回家打开蛇皮袋,里面有二十多本厚厚的古书,有《三国演义》、《水浒传》、《西游记》、《红楼梦》、《封神榜》、《聊斋志异》等名著和古代小说,还有一本《康熙字典》和几本连环画图书。这是我做梦都想不到的,一下子就感觉成了一个大富豪,心里那个高兴啊,真是无法言表。
从那以后,上课的时候我就偷偷地把小说放课桌下看,放牛时就骑在牛背上看,晚上就在幽暗的煤油灯下看。那时煤油是要凭票供应的。为了能够在晚上读书,我就去山上砍回很多松亮,点着松亮读书,每晚都看书到深夜,总是在父亲的多次催促下才恋恋不舍地释卷睡觉。兴趣是最大的动力,特别是少年对某种事物一旦产生了兴趣,就会一发不可收拾,就会如饥似渴,九头牛也拉不回。在书里,我认识了很多古今中外的历史人物,明白了许多做人的道理,同时也改变了自己的命运。成了村子里第一个因为读书而走出大山的放牛娃。

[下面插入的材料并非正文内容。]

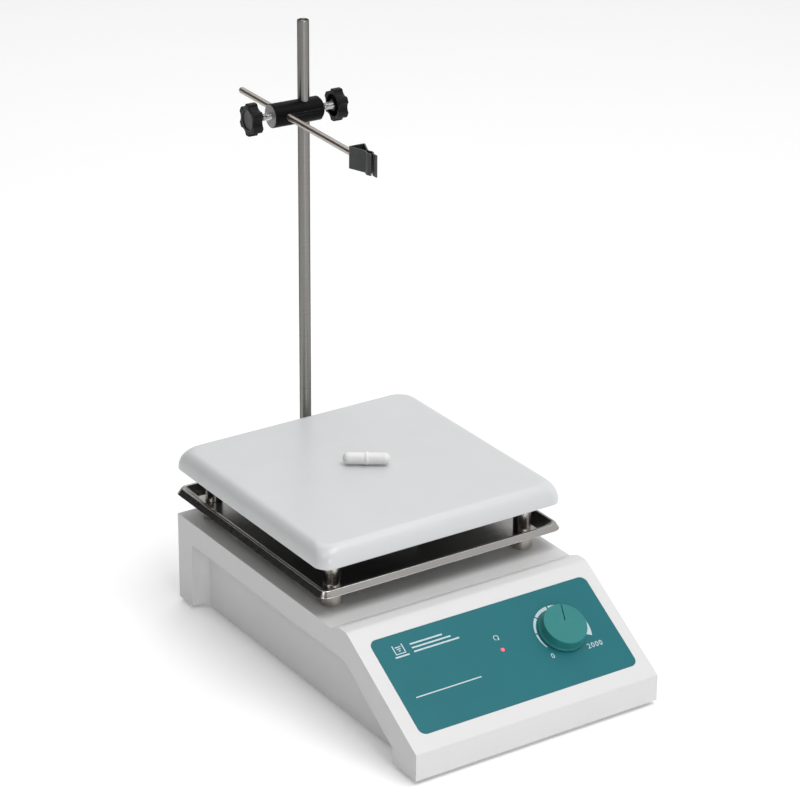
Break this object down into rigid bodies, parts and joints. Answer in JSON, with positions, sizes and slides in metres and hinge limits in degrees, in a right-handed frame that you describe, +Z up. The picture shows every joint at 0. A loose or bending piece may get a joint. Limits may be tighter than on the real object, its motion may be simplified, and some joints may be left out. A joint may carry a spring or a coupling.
{
  "type": "laboratory magnetic stirrer",
  "caption": "Benchtop magnetic stirrer with a white square plate over a drip tray, a sloping control panel with a speed knob, and a support rod with a clamp head and probe clip.",
  "frame": {"origin": "on the bench under the middle of the whole part: the feet stand at z = 0", "axes": "+Z up, +Y to the back wall and the support rod, +X to the right as seen from the front panel"},
  "size_m": [0.1904, 0.3665, 0.395],
  "materials": {
    "housing_plastic": "fine satin moulded",
    "panel_film": "printed teal film, satin",
    "base_steel": "zinc-plated sheet",
    "black_rubber": "soft matt",
    "fastener_steel": "zinc-plated",
    "tray_steel": "bright pressed sheet",
    "spacer_steel": "turned",
    "plate_glaze": "white glossy coating",
    "bar_ptfe": "smooth white",
    "magnet_grey": "sintered, plated",
    "alloy": "machined",
    "motor_steel": "plated",
    "black_plastic": "moulded",
    "bronze": "sintered",
    "laminations": "stacked sheet",
    "copper": "enamelled winding wire",
    "coil_tape": "yellow tape over the winding",
    "carbon": "pressed carbon",
    "knob_teal": "moulded satin",
    "pot_phenolic": "moulded",
    "led_lens": "clear red epoxy",
    "board_green": "solder mask",
    "nylon": "natural nylon",
    "capacitor_sleeve": "shrunk film",
    "heatsink_black": "black anodised",
    "terminal_green": "moulded",
    "wire_red": "PVC insulation",
    "pin_nickel": "nickel-plated",
    "fuse_glass": "clear glass",
    "rod_steel": "ground stainless bar",
    "head_black": "black stoved enamel",
    "knob_black": "moulded",
    "stud_chrome": "plated thread",
    "clip_steel": "dark enamelled spring steel"
  },
  "bodies": {
    "root": {"housing_shell": "housing_plastic", "panel_overlay": "panel_film", "base_plate": "base_steel", "rubber_feet": "black_rubber", "bracket_grommets": "black_rubber", "base_screws": "fastener_steel", "plate_studs": "fastener_steel", "stud_nuts": "fastener_steel", "motor_screws": "fastener_steel", "pot_nut": "fastener_steel", "inlet_screws": "fastener_steel", "bracket_bolts": "fastener_steel", "drip_tray": "tray_steel", "lower_spacers": "spacer_steel", "upper_spacers": "spacer_steel", "ceramic_plate": "plate_glaze", "field_magnets": "magnet_grey", "rod_bracket": "alloy", "motor_can": "motor_steel", "motor_bracket": "motor_steel", "motor_end_cap": "black_plastic", "led_holder": "black_plastic", "power_inlet": "black_plastic", "fuse_holder": "black_plastic", "motor_bearings": "bronze", "transformer_core": "laminations", "transformer_coil": "coil_tape", "motor_brushes": "carbon", "pot_body": "pot_phenolic", "power_led": "led_lens", "control_board": "board_green", "board_standoffs": "nylon", "capacitor": "capacitor_sleeve", "heatsink": "heatsink_black", "terminal_block": "terminal_green", "wiring": "wire_red", "inlet_pins": "pin_nickel", "fuse": "fuse_glass"},
    "rotor": {"motor_shaft": "motor_steel", "rotor_core": "laminations", "rotor_windings": "copper", "commutator": "copper", "magnet_holder": "alloy", "drive_magnets": "magnet_grey", "holder_screw": "fastener_steel"},
    "stir_bar": {"stir_bar": "bar_ptfe", "stir_bar_magnet": "magnet_grey"},
    "speed_knob": {"speed_knob": "knob_teal", "pot_shaft": "fastener_steel"},
    "fuse_cap": {"fuse_cap": "black_plastic"},
    "support_rod": {"support_rod": "rod_steel"},
    "bosshead": {"bosshead": "head_black"},
    "clamp_arm": {"clamp_arm": "rod_steel"},
    "probe_clip": {"probe_clip": "clip_steel"},
    "arm_clamp_screw": {"arm_clamp_screw": "stud_chrome"},
    "arm_clamp_knob": {"arm_clamp_knob": "knob_black"},
    "rod_clamp_screw": {"rod_clamp_screw": "stud_chrome"},
    "rod_clamp_knob": {"rod_clamp_knob": "knob_black"},
    "rod_lock_screw": {"rod_lock_screw": "stud_chrome"},
    "rod_lock_knob": {"rod_lock_knob": "knob_black"}
  },
  "joints": [
    {"name": "rotor_spin", "type": "hinge", "parent": "root", "child": "rotor", "pos_m": [0, 0.019, 0.05], "axis": [0, 0, 1], "continuous": true},
    {"name": "stir_bar_spin", "type": "hinge", "parent": "root", "child": "stir_bar", "pos_m": [0, 0.019, 0.12], "axis": [0, 0, 1], "continuous": true},
    {"name": "speed_knob_turn", "type": "hinge", "parent": "root", "child": "speed_knob", "pos_m": [0.047, -0.13998, 0.04795], "axis": [0, -0.5239, 0.8518], "range_deg": [-112, 148]},
    {"name": "fuse_cap_turn", "type": "hinge", "parent": "root", "child": "fuse_cap", "pos_m": [-0.016, 0.111, 0.033], "axis": [0, 1, 0], "range_deg": [0, 90]},
    {"name": "rod_swivel", "type": "hinge", "parent": "root", "child": "support_rod", "pos_m": [0.017, 0.1238, 0.05], "axis": [0, 0, 1], "continuous": true},
    {"name": "head_slide", "type": "slide", "parent": "support_rod", "child": "bosshead", "axis": [0, 0, 1], "range_m": [-0.195, 0.05]},
    {"name": "arm_slide", "type": "slide", "parent": "bosshead", "child": "clamp_arm", "axis": [-0.0436, -0.999, 0], "range_m": [-0.075, 0.045]},
    {"name": "clip_swivel", "type": "hinge", "parent": "clamp_arm", "child": "probe_clip", "pos_m": [-0.00262, 0.02756, 0.332], "axis": [-0.0436, -0.999, 0], "continuous": true},
    {"name": "arm_clamp_advance", "type": "slide", "parent": "bosshead", "child": "arm_clamp_screw", "axis": [-0.999, 0.0436, 0], "range_m": [0, 0.0012]},
    {"name": "arm_clamp_turn", "type": "hinge", "parent": "arm_clamp_screw", "child": "arm_clamp_knob", "pos_m": [-0.01297, 0.12511, 0.332], "axis": [-0.999, 0.0436, 0], "range_deg": [0, 540]},
    {"name": "rod_clamp_advance", "type": "slide", "parent": "bosshead", "child": "rod_clamp_screw", "axis": [0.999, -0.0436, 0], "range_m": [0, 0.0012]},
    {"name": "rod_clamp_turn", "type": "hinge", "parent": "rod_clamp_screw", "child": "rod_clamp_knob", "pos_m": [0.03299, 0.1231, 0.332], "axis": [0.999, -0.0436, 0], "range_deg": [0, 540]},
    {"name": "rod_lock_advance", "type": "slide", "parent": "root", "child": "rod_lock_screw", "axis": [0, 1, 0], "range_m": [0, 0.0012]},
    {"name": "rod_lock_turn", "type": "hinge", "parent": "rod_lock_screw", "child": "rod_lock_knob", "pos_m": [0.017, 0.137, 0.046], "axis": [0, 1, 0], "range_deg": [0, 540]}
  ],
  "couplings": [
    {"joint": "stir_bar_spin", "follows": "rotor_spin", "ratio": 1},
    {"joint": "arm_clamp_advance", "follows": "arm_clamp_turn", "m_per_rad": 0.00012732},
    {"joint": "rod_clamp_advance", "follows": "rod_clamp_turn", "m_per_rad": 0.00012732},
    {"joint": "rod_lock_advance", "follows": "rod_lock_turn", "m_per_rad": 0.00012732}
  ]
}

然而,大伯却在不久后的一次批斗会上因突发心脏病而去世。几十年来,我都忘不了大伯在那个雨夜送书给我时那双红红的眼睛和不舍的眼神。我把他给我的书用厚厚的牛皮纸包好书壳,一直放在书房里最显眼的地方。每年清明我都会对他的书进行卫生清理和防护,只有这样,我才感到对得起大伯对我的信任,才觉得大伯一直活在我身边。